• **Data extract**:
***
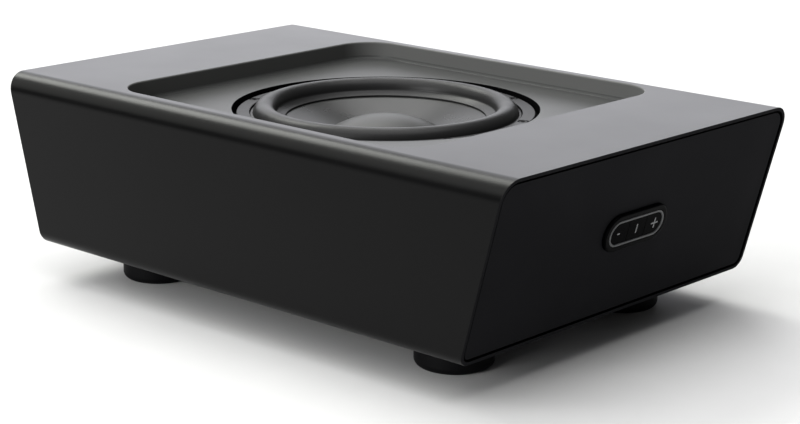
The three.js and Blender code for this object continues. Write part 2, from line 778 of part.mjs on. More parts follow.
function amplifierBoard() {
  const blocks = [
    [-176, -95, 22, 22, 12],
    [-180, -30, 16, 16, 3],
    [ampTerminal.x, ampTerminal.y, 10, 12, 9],
  ];
  const cans = [[-186, -62, 7, 24], [-168, -62, 7, 24], [-186, -8, 5, 14]];
  return circuitBoard([bayLeft, -154], [-122, 12], blocks, cans);
}

function powerSupplyBoard() {
  const blocks = [[-175, 62, 34, 32, 26], [-166, 104, 12, 26, 18]];
  const cans = [[-184, 92, 8, 28], [-184, 112, 6, 18]];
  return circuitBoard([bayLeft, -142], [30, 124], blocks, cans);
}

function heatSink() {
  const back = -BULKHEAD_X - BOARD_THICKNESS / 2 - GAP;
  const plate = box([back - 3, -102, 60], [back, -12, 112]);
  const fins = Array.from({ length: 9 }, (_, i) => {
    const y = -101 + i * 11;
    return box([back - 15, y, 60], [back - 2, y + 2, 112]);
  });
  return join(plate, ...fins);
}

function wirelessModule() {
  const place = { x: 165, y: -70 };
  const board = box([place.x - 18, place.y - 25, pcbLow], [place.x + 18, place.y + 25, pcbTop]);
  const shield = box([place.x - 12, place.y - 20, pcbTop - 0.4], [place.x + 12, place.y + 6, pcbTop + 3]);
  const legs = [-20, 20].map((y) => post(2.4, BASE_TOP_Z + GAP, pcbLow + 0.5, place.x, place.y + y, 10));
  return join(board, shield, ...legs);
}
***
• **Challenge**: Write each line above out exactly.

• **Written answer**:
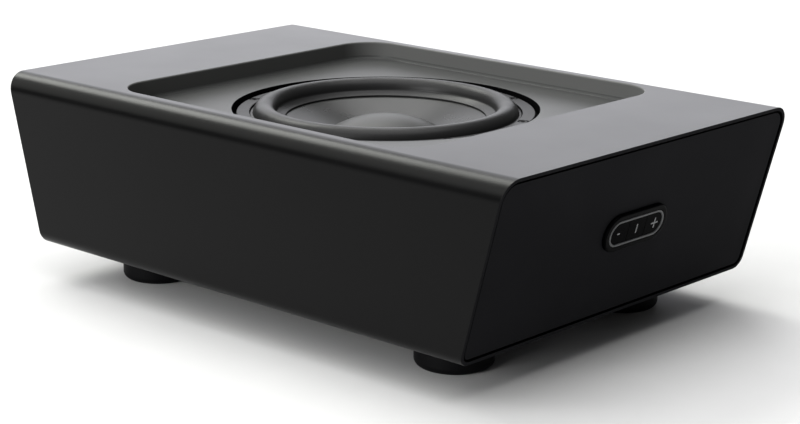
The three.js and Blender code for this object continues. Write part 2, from line 778 of part.mjs on. More parts follow.
function amplifierBoard() {
  const blocks = [
    [-176, -95, 22, 22, 12],
    [-180, -30, 16, 16, 3],
    [ampTerminal.x, ampTerminal.y, 10, 12, 9],
  ];
  const cans = [[-186, -62, 7, 24], [-168, -62, 7, 24], [-186, -8, 5, 14]];
  return circuitBoard([bayLeft, -154], [-122, 12], blocks, cans);
}

function powerSupplyBoard() {
  const blocks = [[-175, 62, 34, 32, 26], [-166, 104, 12, 26, 18]];
  const cans = [[-184, 92, 8, 28], [-184, 112, 6, 18]];
  return circuitBoard([bayLeft, -142], [30, 124], blocks, cans);
}

function heatSink() {
  const back = -BULKHEAD_X - BOARD_THICKNESS / 2 - GAP;
  const plate = box([back - 3, -102, 60], [back, -12, 112]);
  const fins = Array.from({ length: 9 }, (_, i) => {
    const y = -101 + i * 11;
    return box([back - 15, y, 60], [back - 2, y + 2, 112]);
  });
  return join(plate, ...fins);
}

function wirelessModule() {
  const place = { x: 165, y: -70 };
  const board = box([place.x - 18, place.y - 25, pcbLow], [place.x + 18, place.y + 25, pcbTop]);
  const shield = box([place.x - 12, place.y - 20, pcbTop - 0.4], [place.x + 12, place.y + 6, pcbTop + 3]);
  const legs = [-20, 20].map((y) => post(2.4, BASE_TOP_Z + GAP, pcbLow + 0.5, place.x, place.y + y, 10));
  return join(board, shield, ...legs);
}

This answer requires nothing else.